Alice Springs sits roughly at the highway's midpoint, the largest town in the outback with a population over 25,000. It is both a destination and a gateway -- to the MacDonnell Ranges, to Uluru, to Kings Canyon, and to the Arrernte country that has been home to Aboriginal people for more than 50,000 years. North of Alice, the highway stretches through some of its loneliest country. The section to Tennant Creek was once famous for having no speed limit at all, a policy that was revoked in 2016. Katherine, further north, marks the transition to the tropical zone, where monsoon rains can flood the highway in the wet season. By the time you reach Darwin, the air is thick with humidity, fruit bats wheel overhead at sunset, and the Red Centre feels like a different planet entirely.

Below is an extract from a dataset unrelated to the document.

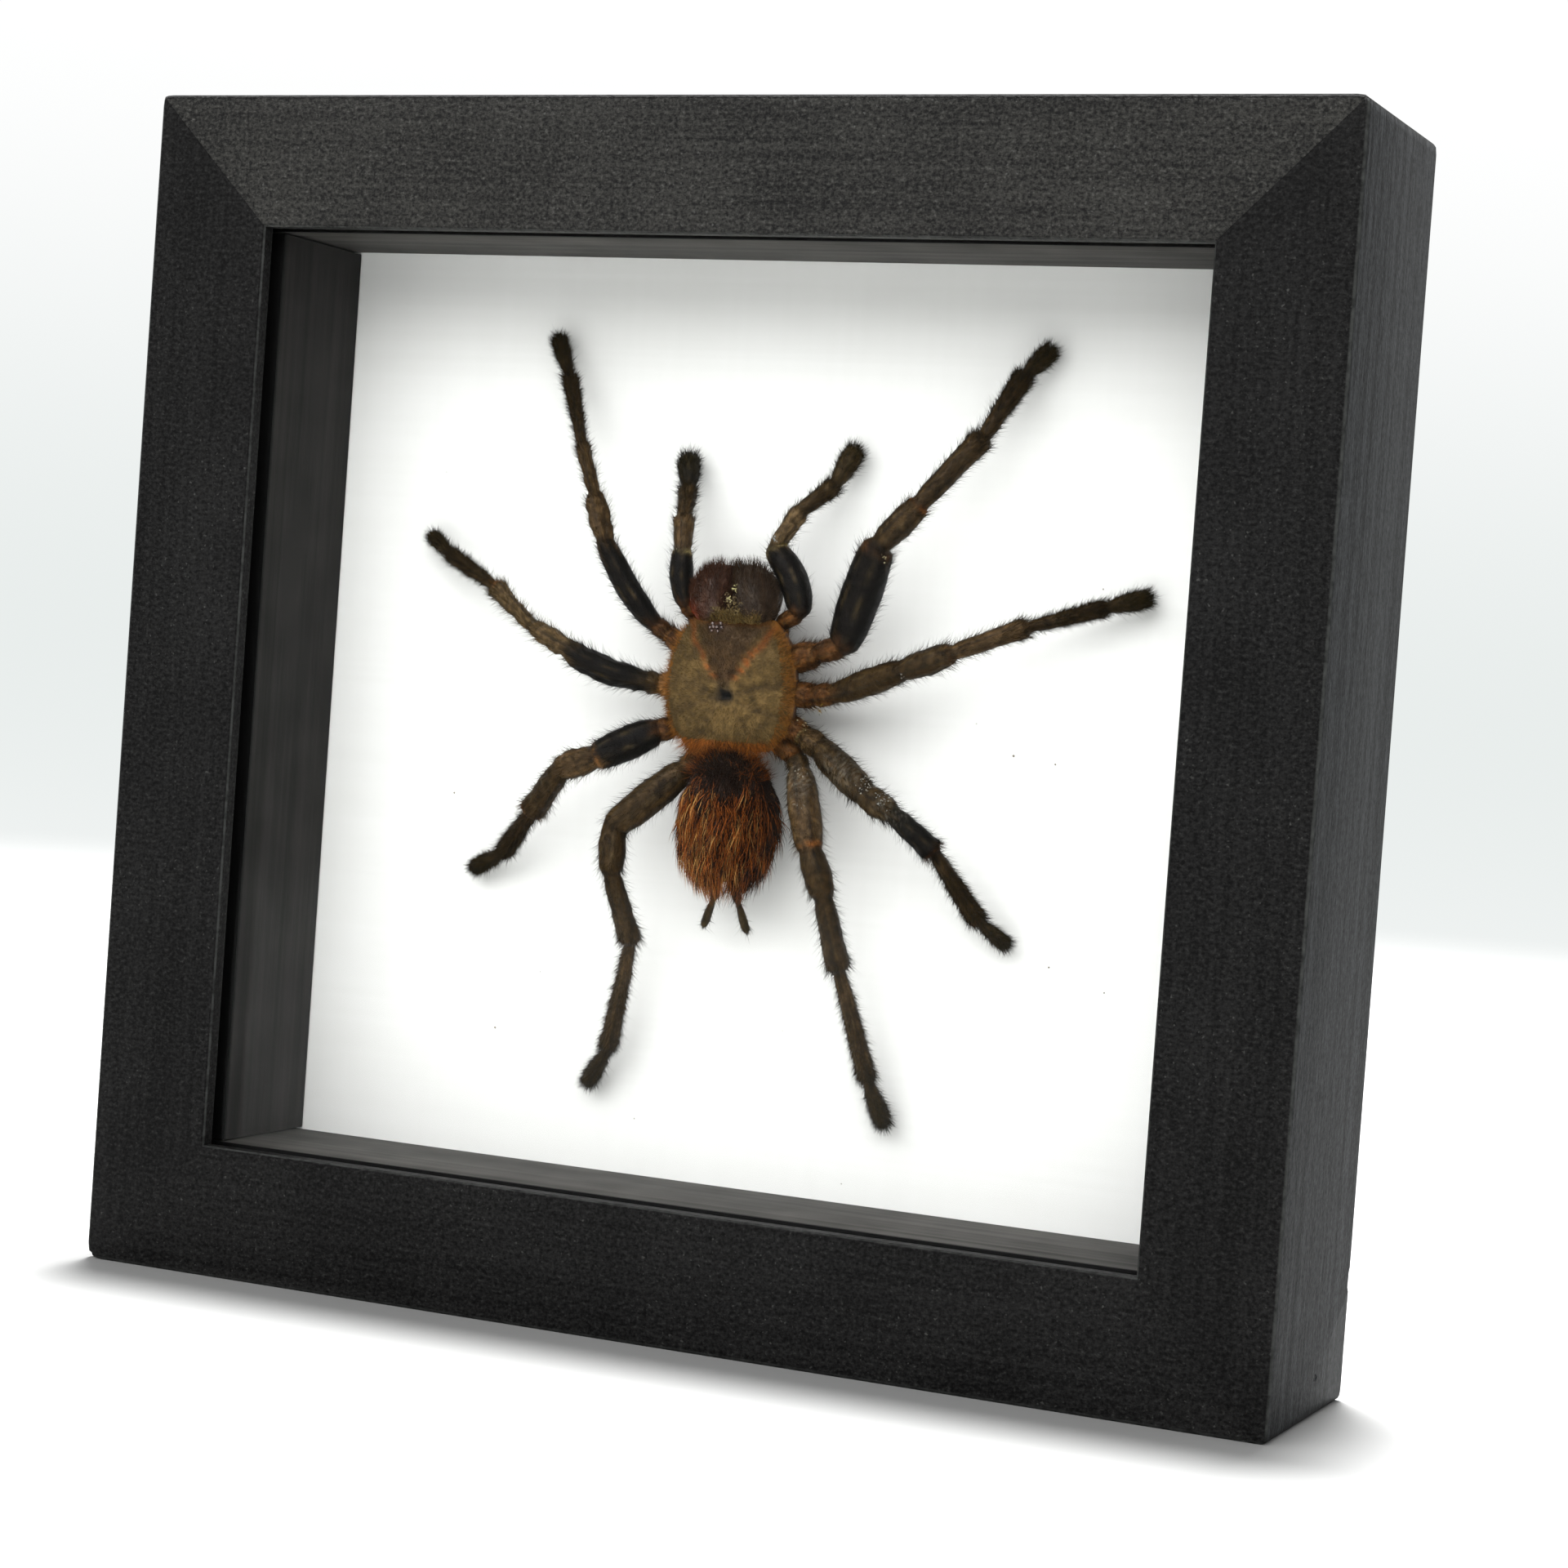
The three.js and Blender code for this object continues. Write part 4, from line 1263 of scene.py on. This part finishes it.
def locks(count):
    """Long bristles in locks: each leans towards the tip of the nearest lock's own bristle."""
    turn = draw.uniform(-2.1, 2.1, count)
    z = 71 + 18.2 * draw.uniform(0, 1, count) ** 0.85
    lock_turn, lock_z = draw.uniform(-2.2, 2.2, LOCKS), draw.uniform(70.5, 90, LOCKS)
    apart = (turn[:, None] - lock_turn) * 6.0
    nearest = np.argmin(apart**2 + ((z[:, None] - lock_z) * 0.8) ** 2, axis=1)
    roots = abdomen_point(z, turn)
    out = off_abdomen(roots, z)
    pull = abdomen_point(lock_z[nearest], lock_turn[nearest]) - roots
    lock_way = draw.normal(0, 0.18, (LOCKS, 3))
    ending = ramp(z, 80, 72)
    side = np.stack([-np.sin(turn) * (0.28 + 0.12 * ending), 0 * turn, 0 * turn], axis=-1)
    combed = out * (0.46 - 0.2 * ending)[:, None] + [0.05, 0, -0.95] + side
    ways = tossed(combed + lock_way[nearest] * [1.2, 0.5, 0.6] + pull / (3.2 * MM) * 0.55, 0.16)
    lock_tone = draw.uniform(0, 1, LOCKS)[nearest] * 0.34 + draw.uniform(0, 1, count) * 0.66
    front = ramp(z + 1.3 * np.sin(4.3 * turn), 84, 87.5) * bell(turn - 0.1, 0.8)
    lock_tone = lock_tone - 0.75 * front - 0.22 * np.clip(turn - 0.3, 0, 1)
    # The gold locks are partly pale hair and partly painted highlight on the locks.
    rust, gold, dark = ink(200, 110, 46), ink(250, 186, 104), ink(44, 28, 17)
    shades = np.where((lock_tone > 0.4)[:, None], rust, dark)
    shades = np.where((lock_tone > 0.71)[:, None], gold, shades)
    shades = shades * draw.uniform(0.35, 1.25, (count, 1))
    lengths = draw.uniform(2.4, 5, count) * (1 - 0.5 * front)
    return hairs(roots, ways, lengths, 0.13, shades, [0, 0, -0.15] - out * 0.3)


def underfur(count):
    """Short dark fur that lies back under the locks."""
    turn, z = draw.uniform(-3.1, 3.1, count), draw.uniform(70.8, 90.6, count)
    roots = abdomen_point(z, turn)
    ways = tossed(off_abdomen(roots, z) * 0.6 + [0.1, 0, -0.9], 0.25)
    shades = FUR_BROWN * draw.uniform(0.5, 1.5, (count, 1))
    return hairs(roots, ways, draw.uniform(0.8, 1.5, count), 0.1, shades)


def waist(count):
    """Dark and rusty hair that fills the gap between the abdomen and the carapace."""
    turn, z = draw.uniform(-1.9, 1.9, count), draw.uniform(86.5, 91, count)
    forwards = np.stack([np.sin(turn) * 0.8, -0.55 + 0 * turn, 0.5 + 0 * turn], axis=-1)
    ways = tossed(forwards, 0.4)
    rusty = (draw.uniform(0, 1, count) < 0.03 + 0.5 * np.abs(np.sin(turn)) ** 3)[:, None]
    shades = np.where(rusty, ink(172, 96, 38), ink(50, 34, 22)) * draw.uniform(0.5, 1.3, (count, 1))
    return hairs(abdomen_point(z, turn), ways, draw.uniform(1.2, 2.8, count), 0.1, shades)


z, turn = grid(np.linspace(ABDOMEN_Z[0], ABDOMEN_Z[-1], 46), sides=56, start=-math.pi)
abdomen = skin_of_rings(
    "abdomen_skin", abdomen_point(z, turn), np.broadcast_to(FUR_BROWN, (*z.shape, 3))
)
rump_cuticle = dried_shell(
    "abdomen cuticle", roughness=0.6, coat=0.1, mottle_mm=1.6, relief_mm=0.15
)
fit_piece(abdomen, rump_cuticle, "abdomen_bristles", "abdomen")
rust_hair = hair_finish("rust bristle", roughness=0.42)
grow("abdomen_bristles", [locks(9000)], rust_hair, "abdomen_bristles", steps=3)
grow("abdomen_underfur", [underfur(9000), waist(1500)], rust_hair, "abdomen_bristles")


# ---- Spinnerets ----
# Two finger-like silk spinners of two joints each that trail from the end of the abdomen.

SPINNERETS = {
    "spinneret_left": [(-4.4, 62.6), (-2.2, 67.6), (-1, 71)],
    "spinneret_right": [(3.3, 62.3), (1.9, 67.4), (1.4, 71)],
}
for name, path in SPINNERETS.items():
    spinner = limb(path, [6, 7.4, 9], [0.72, 0.88], [UMBER, UMBER], [0.1, 0.1])
    dress_limb(name, spinner, pile=600, bristles=24)


# ---- Dust and crumbs ----
# Flakes of old glue, fluff and dried membrane that cling to the legs and jaws.

# Each patch: its middle as x, z and height in mm, spread, number of crumbs, their size and colour.
PATCHES = [
    ([12.7, 96.2, 11.2], 0.9, 16, 0.34, (222, 206, 160)),
    ([30.2, 104.4, 15.6], 0.45, 5, 0.34, (214, 212, 204)),
    ([14.8, 98.6, 10.6], 1.0, 22, 0.4, (176, 138, 52)),
    ([26, 87.6, 16.2], 1.8, 40, 0.32, (206, 204, 196)),
    ([28.6, 85.4, 15.8], 1.5, 34, 0.34, (196, 198, 194)),
    ([-10.4, 111.4, 11.2], 0.7, 12, 0.28, (232, 230, 222)),
    ([1.7, 116.2, 16.4], 0.5, 12, 0.5, (222, 212, 150)),
    ([0.9, 114.4, 16.3], 0.4, 9, 0.44, (206, 194, 140)),
    ([-1.4, 112.8, 15.7], 1.2, 40, 0.4, (140, 118, 72)),
    ([1.7, 113, 16.1], 1.3, 60, 0.42, (142, 120, 72)),
    ([4.6, 112.6, 15.2], 0.8, 20, 0.34, (120, 86, 46)),
    ([6.4, 124.2, 13.2], 0.5, 9, 0.5, (170, 178, 182)),
    ([15.1, 88.9, 16.3], 0.9, 14, 0.3, (188, 182, 170)),
    ([14.4, 83.6, 15.9], 1.2, 16, 0.26, (170, 166, 158)),
    ([25.9, 122.4, 15.4], 0.5, 8, 0.36, (226, 208, 160)),
    ([-10.6, 122, 12.6], 0.2, 3, 0.26, (230, 222, 196)),
    ([-7.9, 122.3, 12.2], 0.2, 3, 0.26, (236, 232, 214)),
    ([0.5, 114.5, 15.2], 1.0, 70, 0.45, (120, 100, 64)),
]


def crumb_finish():
    paint = Paint("dust and crumbs", Specular_IOR_Level=0.35)
    grain = paint.place.noise(2500, 2.0)
    shade = paint.point_colours()
    return paint.finish(
        Base_Color=grain.tint(shade.times(0.6, 0.57, 0.5), shade), Roughness=0.5 + 0.3 * grain
    )


def crumbs():
    """Small four-sided flakes scattered in patches, joined in one mesh."""
    corners, shades = [], []
    for middle, spread, count, size, tone in PATCHES:
        for _ in range(count):
            place = over_card(*(np.array(middle) + draw.normal(0, 0.5, 3) * spread * [1, 1, 0.4]))
            stretch = np.array([1, 0.6, 1]) * draw.uniform(0.5, 1.3)
            flake = unit(draw.normal(0, 1, (4, 3))) * size / 2 * MM * stretch
            corners.append(place + flake)
            shades.append(ink(*tone) * draw.uniform(0.6, 1.2) * np.ones((4, 1)))
    faces = [(4 * k + a, 4 * k + b, 4 * k + c) for k in range(len(corners))
             for a, b, c in ((0, 1, 2), (0, 2, 3), (0, 3, 1), (1, 3, 2))]
    piece = coloured_piece("crumbs", np.concatenate(corners), faces, np.concatenate(shades))
    turn_outwards(piece)
    return piece


fit_piece(crumbs(), crumb_finish(), "spider_shell")


# ---- Glue ----
# Two clear drops under the body hold the spider to the card.


def clear_glue():
    paint = Paint("dried glue", Transmission_Weight=0.75, IOR=1.47)
    cloud = paint.place.noise(300, 3.0)
    return paint.finish(
        Base_Color=cloud.tint((0.85, 0.8, 0.62), (0.95, 0.93, 0.85)), Roughness=0.1 + 0.25 * cloud
    )


glue = clear_glue()
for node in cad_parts:
    if node.startswith("glue"):
        refinish(node, glue)


# ---- Floor, light and camera ----
# White paper under one broad lamp in front and one overhead, in a room that is dark in front.


def paper():
    """White paper that fades out about a metre from the frame, where the backdrop takes over."""
    paint = Paint("white paper", Roughness=0.9, Specular_IOR_Level=0.1)
    from_middle = paint.place.node("VectorMath", {"operation": "LENGTH"}, {0: paint.place}, 1)
    return paint.finish(
        Base_Color=paint.place.noise(8, 3.0).tint((0.198, 0.2, 0.198), (0.206, 0.206, 0.204)),
        Alpha=1 - from_middle.between(0.75, 1.25),
    )


bpy.ops.object.select_all(action="DESELECT")
bpy.ops.mesh.primitive_plane_add(size=8, location=(0, 0, 0))
floor = bpy.context.object
floor.name = "floor"
floor.data.materials.append(paper())

MIDDLE = Vector((0, 0, 0.09))


def soft_box(name, centre, width, height, watts):
    """An oval lamp that points at the middle of the frame."""
    lamp = bpy.data.lights.new(name, "AREA")
    lamp.shape = "ELLIPSE"
    lamp.size = width
    lamp.size_y = height
    lamp.energy = watts
    box = bpy.data.objects.new(name, lamp)
    box.location = centre
    box.rotation_mode = "QUATERNION"
    box.rotation_quaternion = (MIDDLE - Vector(centre)).to_track_quat("-Z", "Y")
    bpy.context.scene.collection.objects.link(box)


soft_box("key_light", (-0.1, -1.15, 0.9), width=3.4, height=1.15, watts=38)
soft_box("top_light", (-0.085, 0.27, 2.5), width=0.42, height=0.42, watts=446)


def studio_world():
    world = bpy.data.worlds.new("studio")
    world.use_nodes = True
    tree = world.node_tree
    background = tree.nodes["Background"]
    coordinates = tree.nodes.new("ShaderNodeTexCoord")
    way = Signal(tree, coordinates.outputs["Generated"])
    height = way.axis("Z").maths("ABSOLUTE")
    sky = height.between(0.0, 0.2).tint((0.8, 0.835, 0.825), (1.0, 1.0, 1.0))
    front = 1 - 0.6 * (1 - way.axis("Y").between(-0.6, 0.2))
    tree.links.new(front.tint((0, 0, 0), sky).socket, background.inputs["Color"])
    background.inputs["Strength"].default_value = 1.02
    return world


scene = bpy.context.scene
scene.world = studio_world()
scene.view_settings.view_transform = "Standard"
scene.view_settings.look = "None"

CAMERA_AT = (0.22779, -0.49577, 0.10327)
FOCAL_LENGTH = 79.881
CAMERA_AZIMUTH, CAMERA_ELEVATION, CAMERA_ROLL = 23.7368, 1.7752, 4.1368

swing, rise = math.radians(CAMERA_AZIMUTH), math.radians(CAMERA_ELEVATION)
aim = Vector(
    (-math.sin(swing) * math.cos(rise), math.cos(swing) * math.cos(rise), -math.sin(rise))
)
lens = bpy.data.cameras.new("camera")
lens.lens = FOCAL_LENGTH
lens.sensor_width = 36
lens.clip_start = 0.01
camera = bpy.data.objects.new("camera", lens)
camera.location = CAMERA_AT
camera.rotation_mode = "QUATERNION"
camera.rotation_quaternion = aim.to_track_quat("-Z", "Y") @ Quaternion(
    (0, 0, 1), math.radians(CAMERA_ROLL)
)
scene.collection.objects.link(camera)
scene.camera = camera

A Road That Measures a Country

Driving the Stuart Highway takes a minimum of 30 hours at legal speeds, though most travelers spread it across a week or more. The road does not reward rushing. It rewards patience -- with sunsets that set the sky on fire from horizon to horizon, with the slow metamorphosis of the landscape from southern scrub to tropical green, with conversations at roadhouse bars where strangers share stories because there is no one else to talk to for hundreds of kilometres. This is not a scenic drive in the conventional sense. There are no hairpin turns or ocean views. What the Stuart Highway offers instead is scale: the raw, humbling immensity of a continent that is mostly uninhabited, and a ribbon of road that proves someone was stubborn enough to cross it anyway.

From the Air

The Stuart Highway runs roughly along longitude 133-134E from Port Augusta (32.5S) to Darwin (12.5S). From cruising altitude, the highway is visible as a thin line bisecting the red desert. Key waypoints include Alice Springs Airport (YBAS), Tennant Creek Airport (YTNK), and Darwin International Airport (YPDN). The highway passes near Woomera (YWMR) and Katherine (YPKU). Best viewed at 10,000-15,000 feet to appreciate the scale of the landscape and the isolation of the roadhouses.